Indianapolis-based Republic Airways Holdings Inc. says it expects to cut more than a third of its workforce—including 293 Indianapolis employees—although it expects most of the layoffs to be temporary.
“On Thursday, we made the difficult decision to issue notices to approximately 2,500 of our associates across our base network, including Indianapolis, warning of expected workforce reductions beginning Oct. 1 of this year,” company spokeswoman Lauren Gaudion told IBJ in an e-mail Monday morning.
The company, which provides passenger flights that operate under the flags of major airlines, has about 6,500 employees, about 1,600 of whom work in Indianapolis.

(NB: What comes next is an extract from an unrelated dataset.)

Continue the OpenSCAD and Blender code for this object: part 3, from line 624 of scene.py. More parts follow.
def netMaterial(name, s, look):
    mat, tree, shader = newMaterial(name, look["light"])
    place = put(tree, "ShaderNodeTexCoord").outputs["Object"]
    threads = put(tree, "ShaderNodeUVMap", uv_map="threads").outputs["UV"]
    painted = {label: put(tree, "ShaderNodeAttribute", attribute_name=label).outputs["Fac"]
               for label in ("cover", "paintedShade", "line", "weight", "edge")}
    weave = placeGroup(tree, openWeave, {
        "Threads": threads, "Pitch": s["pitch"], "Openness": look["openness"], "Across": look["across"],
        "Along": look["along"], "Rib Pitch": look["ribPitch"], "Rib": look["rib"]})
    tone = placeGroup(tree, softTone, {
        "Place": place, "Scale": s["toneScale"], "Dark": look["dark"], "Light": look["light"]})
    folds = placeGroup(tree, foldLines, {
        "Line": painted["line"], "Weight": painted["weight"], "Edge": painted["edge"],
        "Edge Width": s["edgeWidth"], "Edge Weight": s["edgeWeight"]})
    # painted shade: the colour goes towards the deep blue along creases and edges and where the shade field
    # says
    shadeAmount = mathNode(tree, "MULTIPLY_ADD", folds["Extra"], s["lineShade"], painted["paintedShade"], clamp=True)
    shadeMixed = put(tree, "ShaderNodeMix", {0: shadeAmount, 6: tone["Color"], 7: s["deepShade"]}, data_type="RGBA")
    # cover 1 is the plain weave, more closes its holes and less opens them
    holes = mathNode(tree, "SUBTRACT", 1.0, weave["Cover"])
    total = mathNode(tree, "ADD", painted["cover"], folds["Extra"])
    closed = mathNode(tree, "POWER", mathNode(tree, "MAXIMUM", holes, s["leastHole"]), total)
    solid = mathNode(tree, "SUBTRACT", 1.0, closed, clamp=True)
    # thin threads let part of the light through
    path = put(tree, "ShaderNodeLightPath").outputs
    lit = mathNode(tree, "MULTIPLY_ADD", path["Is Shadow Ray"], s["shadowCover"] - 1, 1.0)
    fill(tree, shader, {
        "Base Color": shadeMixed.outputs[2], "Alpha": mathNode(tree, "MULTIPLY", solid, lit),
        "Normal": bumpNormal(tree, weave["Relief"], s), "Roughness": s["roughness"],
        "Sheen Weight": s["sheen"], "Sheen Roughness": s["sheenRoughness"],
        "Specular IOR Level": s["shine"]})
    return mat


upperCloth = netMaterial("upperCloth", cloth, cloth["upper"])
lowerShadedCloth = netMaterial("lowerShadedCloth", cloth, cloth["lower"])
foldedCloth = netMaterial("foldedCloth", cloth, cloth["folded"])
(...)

The others work out of one of 13 maintenance and crew bases in the eastern half of the U.S., from Texas to Florida to Massachusetts.
Until the COVID-19 pandemic decimated the airline industry, Republic flew 1,000 flights daily for American Airlines, Delta Air Lines and United Airlines.

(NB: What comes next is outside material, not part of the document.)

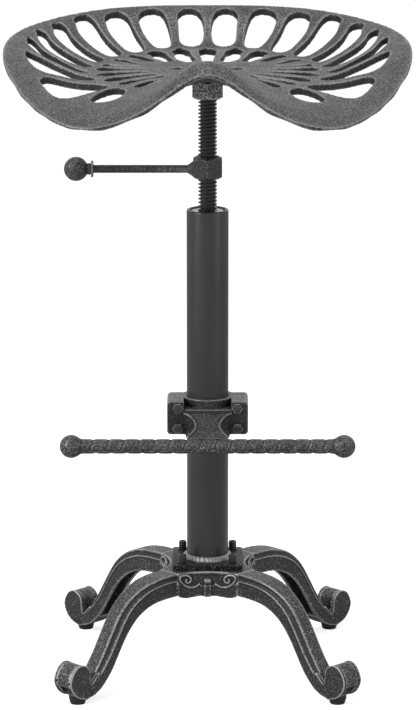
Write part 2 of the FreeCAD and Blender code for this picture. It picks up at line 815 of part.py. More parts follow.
def lever_rod():
    start = lever_start()
    bar = rod(lever_radius, Vector(start, 0, lever_height), Vector(start - lever_length, 0, lever_height))
    tenon = rod(
        lever_tenon_radius, Vector(start + lever_socket_depth, 0, lever_height),
        Vector(start, 0, lever_height),
    )
    return bar.fuse(tenon)


def lever_knob():
    end = lever_start() - lever_length
    centre = Vector(end + knob_socket_depth - knob_radius, 0, lever_height)
    body = ball(knob_radius, centre, Vector(1, 0, 0))
    collar_from = centre.x + knob_radius
    collar = Part.makeTorus(
        knob_collar_radius - knob_collar_width / 2, knob_collar_width / 2,
        Vector(collar_from + knob_collar_width / 2, 0, lever_height), Vector(1, 0, 0),
    )
    sleeve = rod(
        knob_collar_radius - knob_collar_width / 2,
        Vector(centre.x, 0, lever_height), Vector(collar_from + knob_collar_width, 0, lever_height),
    )
    body = body.fuse([collar, sleeve])
    hole = rod(
        lever_radius + press_clearance, Vector(end, 0, lever_height),
        Vector(collar_from + 2 * knob_collar_width, 0, lever_height),
    )
    return body.cut(hole)


def clamp_ears(near, far):
    """The pair of ears of one clamp half, between two distances in front of the split (-Y) or behind it."""
    ears = []
    for side in (-1, 1):
        x0, x1 = sorted((side * clamp_recess_half_width, side * clamp_half_width))
        ear = box(x0, x1, min(near, far), max(near, far), clamp_bottom, clamp_top)
        corners = []
        for edge in ear.Edges:
            along = abs(edge.Vertexes[0].Point.y - edge.Vertexes[1].Point.y) > tolerance
            outside = abs(abs(edge.Vertexes[0].Point.x) - clamp_half_width) < tolerance
            if along and outside:
                corners.append(edge)
        ears.append(ear.makeFillet(clamp_corner_radius, corners))
    return ears


def clamp_bore():
    return cylinder(tube_radius + slide_clearance, clamp_bottom - cut_past, clamp_top + cut_past)


def clamp_holes(start, end):
    holes = []
    for x, z in clamp_bolt_places():
        holes.append(rod(clamp_bolt_radius + hole_clearance, Vector(x, start, z), Vector(x, end, z)))
    return holes


def clamp_bolt_places():
    places = []
    for side in (-1, 1):
        for rise in (-clamp_bolt_rise, clamp_bolt_rise):
            places.append((side * clamp_bolt_offset, clamp_centre_height + rise))
    return places


def clamp_housing(side):
    """Half of the sleeve round the tube; side is -1 for the front half."""
    half = cylinder(clamp_housing_radius, clamp_bottom, clamp_top)
    reach = clamp_housing_radius + cut_past
    y0, y1 = sorted((side * clamp_gap / 2, side * reach))
    return half.common(box(-reach, reach, y0, y1, clamp_bottom, clamp_top))


def arm_section(y, half_width, low, high):
    return Part.makePolygon([
        Vector(-half_width, y, low), Vector(half_width, y, low),
        Vector(half_width, y, high), Vector(-half_width, y, high), Vector(-half_width, y, low),
    ])


def clamp_front():
    body = clamp_housing(-1)
    body = body.fuse(clamp_ears(-clamp_gap / 2, -clamp_front_depth))
    web_top = clamp_top - clamp_recess_depth
    body = body.fuse(box(
        -clamp_recess_half_width, clamp_recess_half_width, -clamp_front_depth, -clamp_gap / 2,
        clamp_bottom, web_top,
    ))
    root_low = clamp_bottom + arm_root_inset
    root_high = web_top - arm_root_inset
    sections = []
    for forward, half_width in arm_waist:
        along = (forward - arm_waist[0][0]) / (bar_forward - arm_waist[0][0])
        low = root_low + (bar_height - arm_tip_low - root_low) * along
        high = root_high + (bar_height + bar_radius - root_high) * along
        sections.append(arm_section(-forward, half_width, low, high))
    body = body.fuse(Part.makeLoft(sections, True, False))
    body = body.cut(clamp_bore())
    left_end, right_end = bar_ends()
    body = body.cut(rod(bar_radius + press_clearance, left_end, right_end))
    return body.cut(clamp_holes(-clamp_front_depth - cut_past, 0))


def clamp_rear():
    body = clamp_housing(1).fuse(clamp_ears(clamp_gap / 2, clamp_rear_depth))
    body = body.cut(clamp_bore())
    return body.cut(clamp_holes(0, clamp_rear_depth + cut_past))


def clamp_bolt(x, z):
    head_face = -clamp_front_depth
    head = hexagon(
        clamp_bolt_across_flats,
        Vector(x, head_face - clamp_bolt_head_height, z), Vector(x, head_face, z), 30,
    )
    end = clamp_rear_depth + clamp_nut_height + clamp_bolt_end
    return head.fuse(rod(clamp_bolt_radius, Vector(x, head_face, z), Vector(x, end, z)))


def clamp_nut(x, z):
    start = Vector(x, clamp_rear_depth, z)
    end = Vector(x, clamp_rear_depth + clamp_nut_height, z)
    nut = hexagon(clamp_bolt_across_flats, start, end, 30)
    return nut.cut(rod(clamp_bolt_radius + press_clearance, start, end))


def bar_ends():
    return [Vector(side * bar_half_length, -bar_forward, bar_height) for side in (-1, 1)]


def footrest_bar():
    left_end, right_end = bar_ends()
    return rod(bar_radius, left_end, right_end)


def footrest_ball(side):
    centre = Vector(side * bar_half_length, -bar_forward, bar_height)
    outward = Vector(side, 0, 0)
    body = ball(ball_radius, centre, outward)
    return body.cut(rod(bar_radius + press_clearance, centre - outward * 2 * ball_radius, centre))


def seat_nut():
    return chamfered_nut(
        seat_nut_across_flats, seat_nut_bottom, seat_nut_bottom + seat_nut_height,
        thread_radius + thread_clearance, 30,
    )


def seat_washer():
    top = spot_face_height + seat_washer_thickness
    return ring(seat_washer_radius, seat_screw_radius + hole_clearance, spot_face_height, top)


def seat_screw():
    head_bottom = spot_face_height + seat_washer_thickness
    head_top = head_bottom + seat_screw_head_height
    head = cylinder(seat_screw_head_radius, head_bottom, head_top)
    head = head.makeFillet(seat_screw_rounding, top_rim(head, head_top))
    head = head.cut(hexagon(
        seat_screw_socket_across_flats,
        Vector(0, 0, head_bottom + seat_screw_socket_wall), Vector(0, 0, head_top + cut_past),
    ))
    return head.fuse(cylinder(seat_screw_radius, spindle_top - seat_screw_depth, head_bottom))


def around(shape):
    """Four copies of a shape, one on each diagonal."""
    return Part.makeCompound([turned(shape, angle) for angle in diagonals])


def export(name, shape):
    shape.exportStep("parts/" + name + ".step")
    solids = shape.Solids
    volume = sum(solid.Volume for solid in solids)
    print(name, len(solids), "solid(s)", round(volume / 1000, 2), "cm3", "valid" if shape.isValid() else "INVALID")


os.makedirs("parts", exist_ok=True)

leg_shape = leg()
for name, angle in zip(("rear_right", "rear_left", "front_left", "front_right"), diagonals):
    export("leg_" + name, turned(leg_shape, angle))
    export("rubber_foot_" + name, turned(rubber_foot(leg_shape), angle))
export("foot_screws", around(foot_screw().translated(Vector(foot_reach, 0, 0))))
export("base_hub", hub())
export("leg_bolts", around(leg_bolt()))
export("leg_nuts", around(leg_nut()))
export("column_plate", column_plate())
export("column_screws", Part.makeCompound([plate_screw(x, y) for x, y in plate_screw_places()]))
export("column_washers", Part.makeCompound([plate_washer(x, y) for x, y in plate_screw_places()]))
export("weld_bead", weld_bead())
export("column_tube", ring(tube_radius, tube_bore_radius, plate_top, tube_top))
export("spindle_bush", spindle_bush())
export("spindle", spindle())
export("spindle_guide", spindle_guide())
export("spindle_end_washer", spindle_end_washer())
export("spindle_end_screw", spindle_end_screw())
export("lock_nut", lock_nut())
export("lever_rod", lever_rod())
export("lever_knob", lever_knob())
export("clamp_front", clamp_front())
export("clamp_rear", clamp_rear())
export("clamp_bolts", Part.makeCompound([clamp_bolt(x, z) for x, z in clamp_bolt_places()]))
export("clamp_nuts", Part.makeCompound([clamp_nut(x, z) for x, z in clamp_bolt_places()]))
export("footrest_bar", footrest_bar())
export("footrest_ball_left", footrest_ball(-1))
export("footrest_ball_right", footrest_ball(1))
export("seat_nut", seat_nut())
export("seat_pan", seat_pan())
export("seat_washer", seat_washer())
export("seat_screw", seat_screw())
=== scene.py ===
import math

import bmesh
import bpy
from mathutils import Matrix, Vector
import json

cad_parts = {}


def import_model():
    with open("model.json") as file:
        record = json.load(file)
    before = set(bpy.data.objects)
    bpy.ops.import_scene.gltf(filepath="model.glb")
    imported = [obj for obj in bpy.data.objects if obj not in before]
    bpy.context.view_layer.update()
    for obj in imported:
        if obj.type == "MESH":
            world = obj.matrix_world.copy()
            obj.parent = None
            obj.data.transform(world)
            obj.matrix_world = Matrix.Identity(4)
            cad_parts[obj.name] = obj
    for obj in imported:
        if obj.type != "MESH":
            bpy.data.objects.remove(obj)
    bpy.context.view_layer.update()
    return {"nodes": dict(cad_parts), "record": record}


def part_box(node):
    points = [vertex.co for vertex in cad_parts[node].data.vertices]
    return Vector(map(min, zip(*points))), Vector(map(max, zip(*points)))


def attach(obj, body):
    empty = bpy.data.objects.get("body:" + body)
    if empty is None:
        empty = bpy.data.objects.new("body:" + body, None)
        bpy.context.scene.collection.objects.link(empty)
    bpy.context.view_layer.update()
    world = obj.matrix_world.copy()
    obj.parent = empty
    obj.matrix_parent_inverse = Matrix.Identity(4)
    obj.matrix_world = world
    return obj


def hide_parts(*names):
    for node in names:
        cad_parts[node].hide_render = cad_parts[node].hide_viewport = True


# Tractor seat stool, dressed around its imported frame. Pieces are modelled in
# millimetres and brought to metres when they are finished. The seat's front
# and the footrest face -Y, and the lock lever points to -X.
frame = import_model()

MM = 0.001
AXIS_Z = Vector((0, 0, 1))
FULL_TURN = 2 * math.pi
CORNERS = (("rear_right", 45), ("rear_left", 135), ("front_left", 225), ("front_right", 315))
QUARTERS = (0, 90, 180, 270)


def node_box(name):
    """A node's lowest and highest corner, in millimetres."""
    low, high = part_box(name)
    return low / MM, high / MM


# Places and sizes read from the frame
hub_low, hub_high = node_box("base_hub")
plate_low, plate_high = node_box("column_plate")
tube_low, tube_high = node_box("column_tube")
weld_low, weld_high = node_box("weld_bead")
spindle_low, spindle_high = node_box("spindle")
bar_low, bar_high = node_box("footrest_bar")
ball_high = node_box("footrest_ball_right")[1]
clamp_low = node_box("clamp_front")[0]
bolt_low, bolt_high = node_box("clamp_bolts")
knob_low, knob_high = node_box("lever_knob")
rod_low, rod_high = node_box("lever_rod")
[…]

In a letter sent to the Indiana Department of Workforce Development, Republic said it plans to lay off 132 pilots and 96 flight attendants based at Indianapolis International Airport; 24 employees at its Indianapolis maintenance facility at 2745 Hoffman Road; 40 employees at its corporate offices at 8909 Purdue Road; and one employee at its training center at 5151 Exploration Drive.
Republic’s airline partners “have substantially reduced our flying schedules from historical and originally projected levels,” according to the letter. “As a result of these unforeseen circumstances, we are significantly overstaffed and must reduce our workforce accordingly.”

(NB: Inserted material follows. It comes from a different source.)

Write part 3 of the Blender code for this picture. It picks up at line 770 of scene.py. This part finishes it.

In that letter, Republic said it expects the furlough will be temporary for its pilots, flight attendants, dispatchers and maintenance facility employees. Other job reductions may be permanent, the company said.
Layoffs will take place in two waves on Oct. 1 and Nov. 1, although the company said in its letter to the state that it “is hopeful that over the next several weeks we can engage in measures that will reduce the number of involuntary furloughs.” The letter did not specify what those measures might be.